(Dataset)

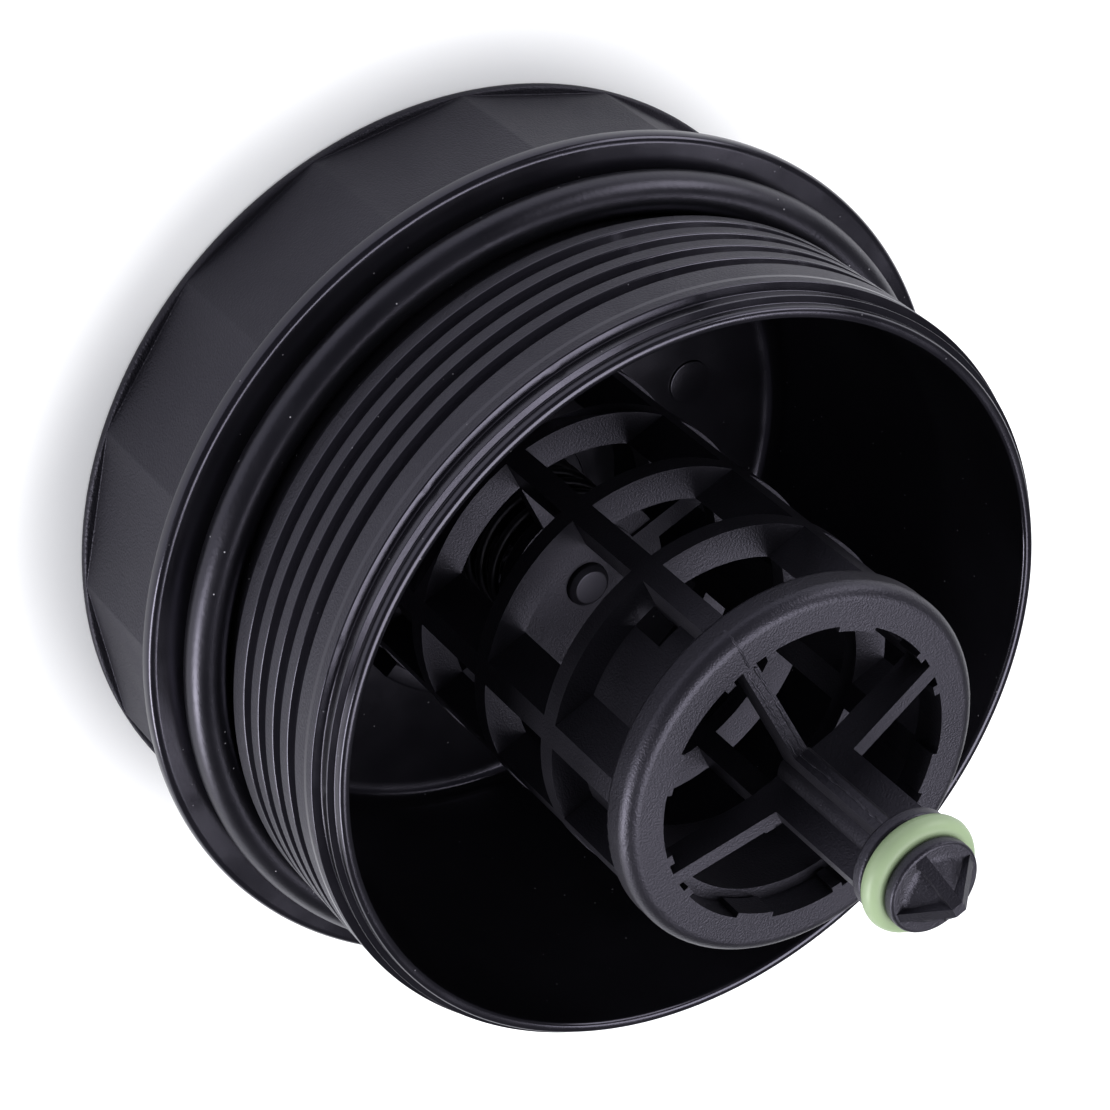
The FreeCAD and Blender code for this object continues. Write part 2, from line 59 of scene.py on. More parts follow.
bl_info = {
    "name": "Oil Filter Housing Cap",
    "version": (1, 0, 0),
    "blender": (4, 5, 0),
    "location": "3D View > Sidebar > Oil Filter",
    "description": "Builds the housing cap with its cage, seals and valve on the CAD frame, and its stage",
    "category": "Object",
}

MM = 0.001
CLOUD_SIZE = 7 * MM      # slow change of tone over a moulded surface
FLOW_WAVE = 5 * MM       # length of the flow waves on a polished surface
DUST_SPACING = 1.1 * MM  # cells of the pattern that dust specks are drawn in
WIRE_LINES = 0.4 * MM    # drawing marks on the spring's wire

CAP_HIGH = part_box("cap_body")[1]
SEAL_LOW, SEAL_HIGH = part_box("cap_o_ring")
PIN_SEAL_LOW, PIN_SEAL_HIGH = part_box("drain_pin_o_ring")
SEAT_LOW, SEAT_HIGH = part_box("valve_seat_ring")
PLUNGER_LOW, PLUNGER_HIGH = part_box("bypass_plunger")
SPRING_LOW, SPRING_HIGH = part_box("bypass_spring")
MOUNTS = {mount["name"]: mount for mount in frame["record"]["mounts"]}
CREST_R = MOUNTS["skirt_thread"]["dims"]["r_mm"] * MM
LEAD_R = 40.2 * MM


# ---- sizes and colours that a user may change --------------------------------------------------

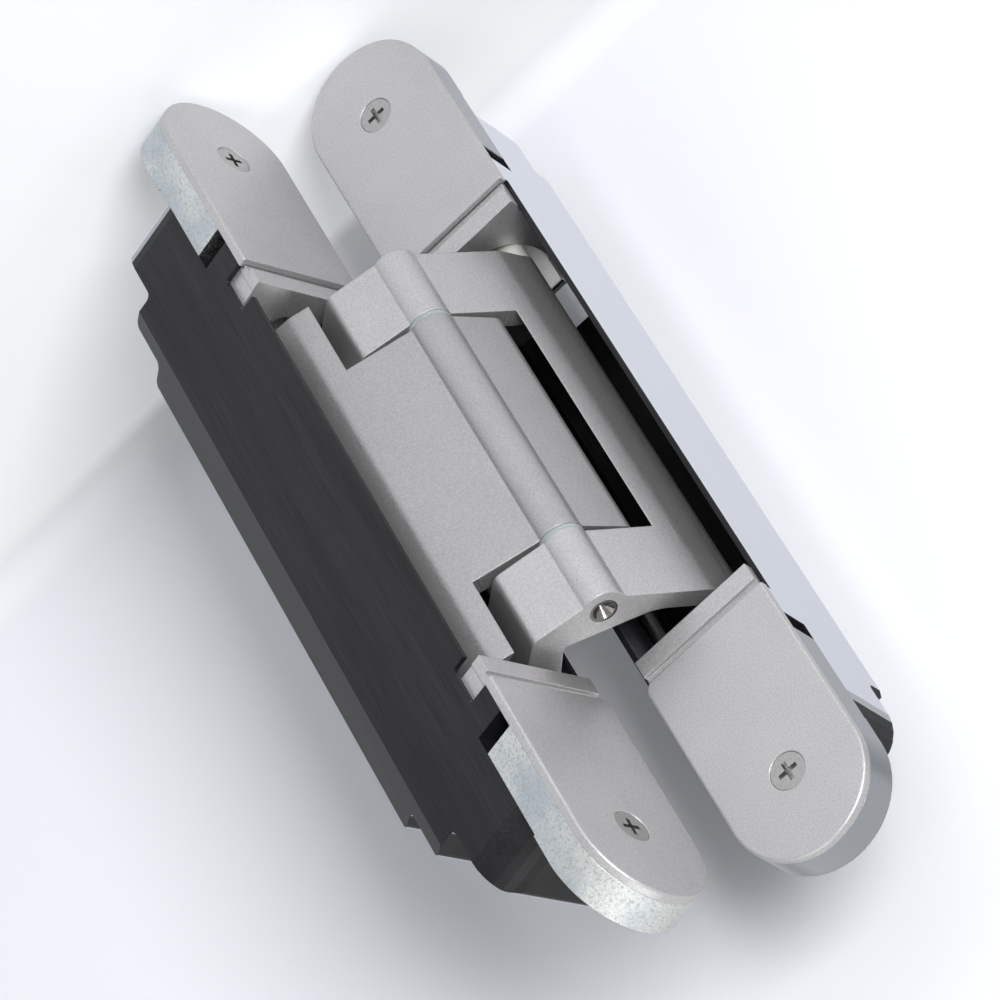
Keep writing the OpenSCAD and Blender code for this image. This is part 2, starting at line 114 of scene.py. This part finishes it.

(What is asked)
Return each line of the data exactly as written above.

(Written response)
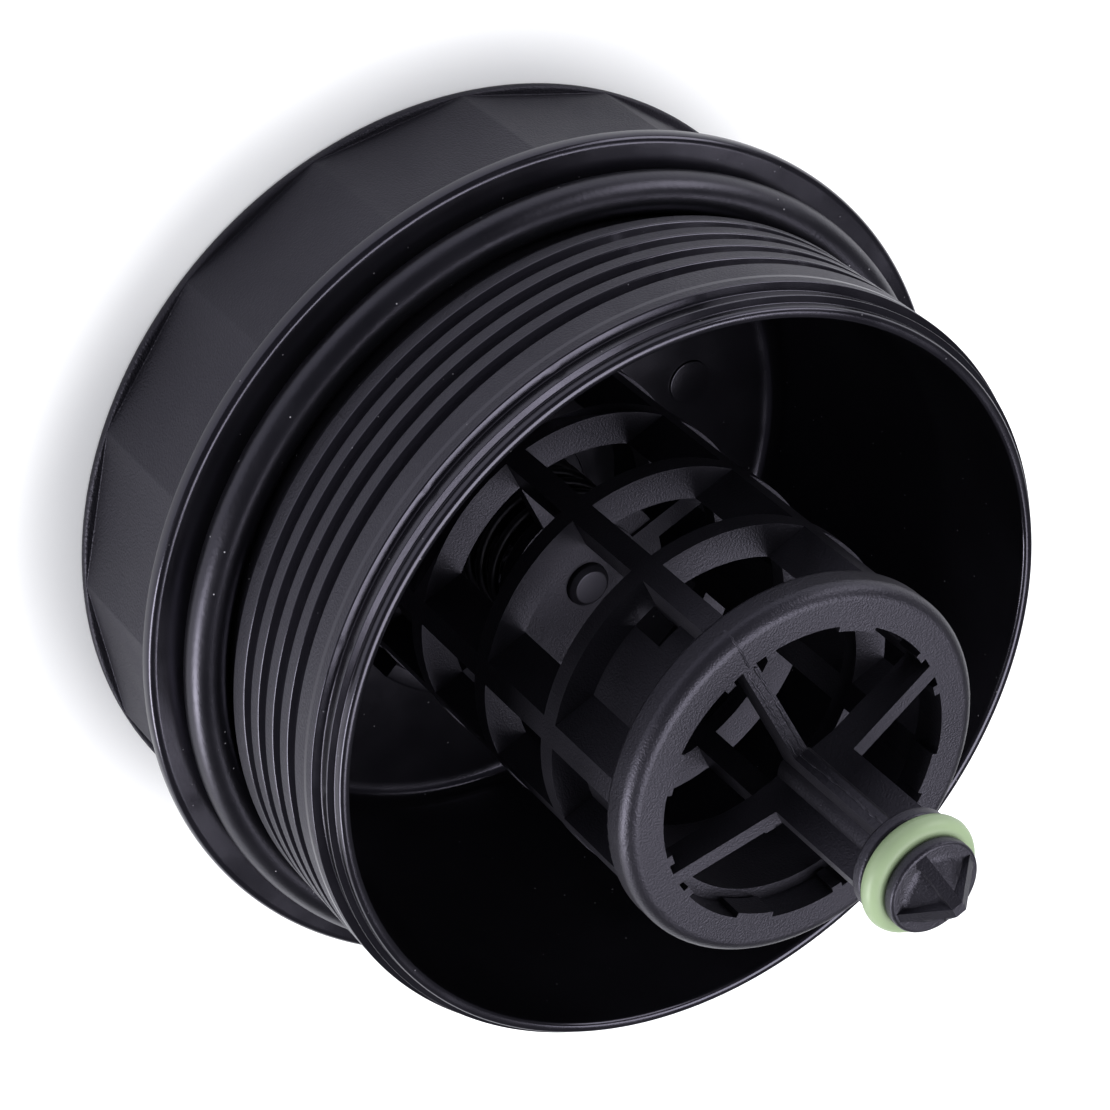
The FreeCAD and Blender code for this object continues. Write part 2, from line 59 of scene.py on. More parts follow.
bl_info = {
    "name": "Oil Filter Housing Cap",
    "version": (1, 0, 0),
    "blender": (4, 5, 0),
    "location": "3D View > Sidebar > Oil Filter",
    "description": "Builds the housing cap with its cage, seals and valve on the CAD frame, and its stage",
    "category": "Object",
}

MM = 0.001
CLOUD_SIZE = 7 * MM      # slow change of tone over a moulded surface
FLOW_WAVE = 5 * MM       # length of the flow waves on a polished surface
DUST_SPACING = 1.1 * MM  # cells of the pattern that dust specks are drawn in
WIRE_LINES = 0.4 * MM    # drawing marks on the spring's wire

CAP_HIGH = part_box("cap_body")[1]
SEAL_LOW, SEAL_HIGH = part_box("cap_o_ring")
PIN_SEAL_LOW, PIN_SEAL_HIGH = part_box("drain_pin_o_ring")
SEAT_LOW, SEAT_HIGH = part_box("valve_seat_ring")
PLUNGER_LOW, PLUNGER_HIGH = part_box("bypass_plunger")
SPRING_LOW, SPRING_HIGH = part_box("bypass_spring")
MOUNTS = {mount["name"]: mount for mount in frame["record"]["mounts"]}
CREST_R = MOUNTS["skirt_thread"]["dims"]["r_mm"] * MM
LEAD_R = 40.2 * MM


# ---- sizes and colours that a user may change --------------------------------------------------

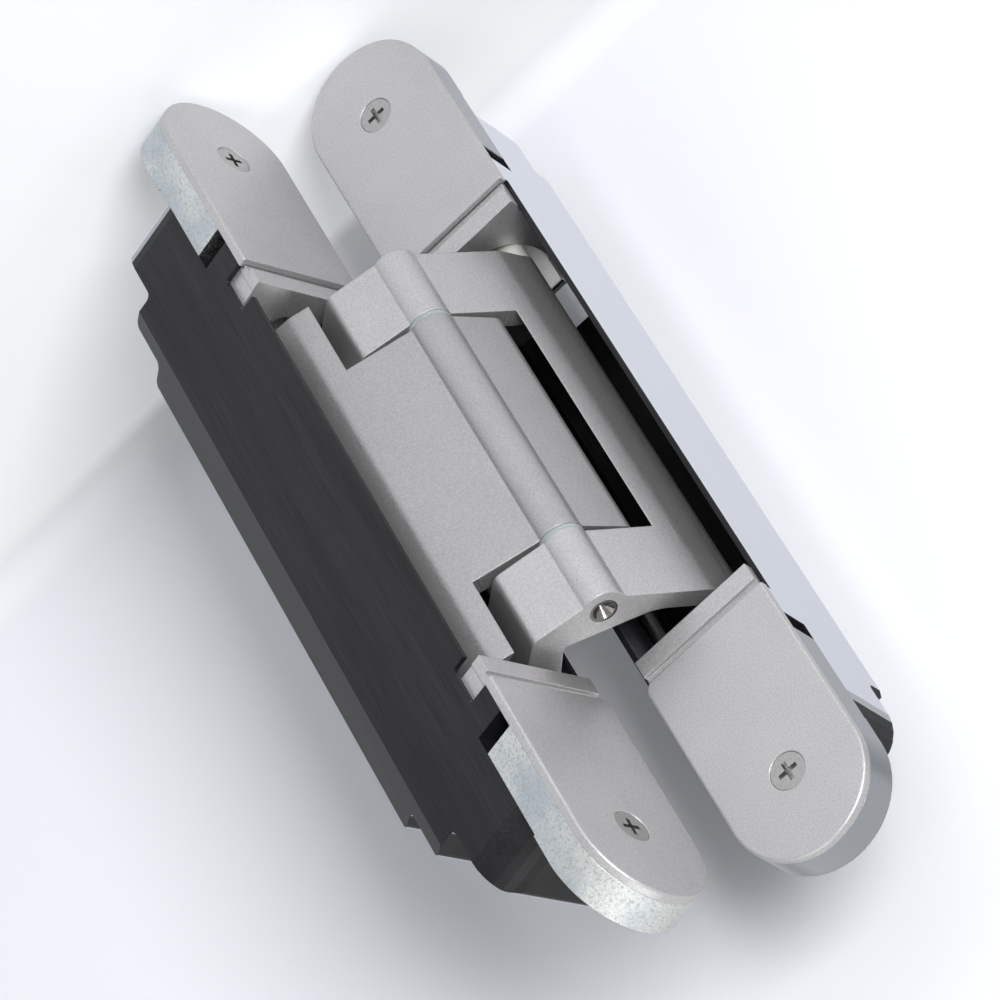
Keep writing the OpenSCAD and Blender code for this image. This is part 2, starting at line 114 of scene.py. This part finishes it.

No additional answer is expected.